Earth’s internal dynamics : Impact on gravity field and elliptical figure
Dept. Geological Sciences, Univ. Florida, USA & IPGP, Paris, France,
Web Lecture on March 17, 2022 at 3:00 PM (Paris Time)
The observed departures of Earth’s external gravitational field from that expected for a rotating hydrostatic (slightly ellipsoidal) planet provide direct evidence of large-scale heterogeneity deep inside the Earth. The ability to directly map the geometry and amplitude of this internal heterogeneity on a planetary scale is possible thanks to progress in seismic tomographic imaging of 3-D Earth structure using global arrays of seismic stations and earthquakes. I will discuss how these global seismic maps are incorporated into theoretical calculations of the slow creeping movement of hot solid material (i.e. thermal convection) throughout Earth’s rocky mantle, extending down from the crust to the boundary separating the mantle and liquid core.

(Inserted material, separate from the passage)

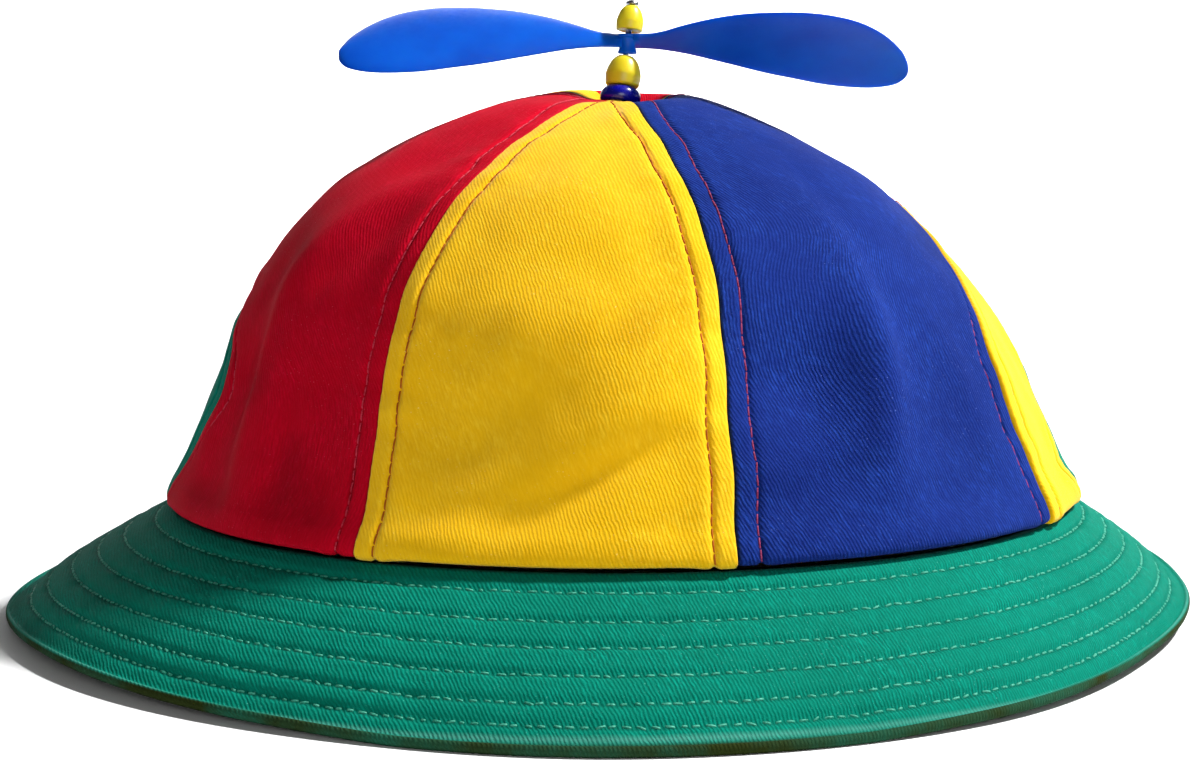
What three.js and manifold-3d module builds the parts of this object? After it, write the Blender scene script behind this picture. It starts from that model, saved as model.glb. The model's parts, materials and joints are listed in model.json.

Such tomography-based mantle convection models elucidate how the dynamics and thermal structure of the mantle are directly linked to large-scale variations in Earth’s gravity field and external shape. I will review the recent progress we have made in developing joint seismic-geodynamic models of the thermal convection process in Earths mantle that are consistent with a variety of global surface data (e.g., tectonic plate motions, global gravity anomalies, dynamic surface topography). These models of present-day mantle convection are used as a starting condition for time-reversed simulations of the evolution of the temperature anomalies in the mantle over the past 70 million years. These reconstructions yield direct estimates of the changes experienced by a wide variety of surface geophysical processes. I will in particular focus on the implications for convection-induced temporal variations in Earth’s external nonhydrostatic figure, in particular the time-dependent evolution of dynamic ellipticity over the past 70 million years.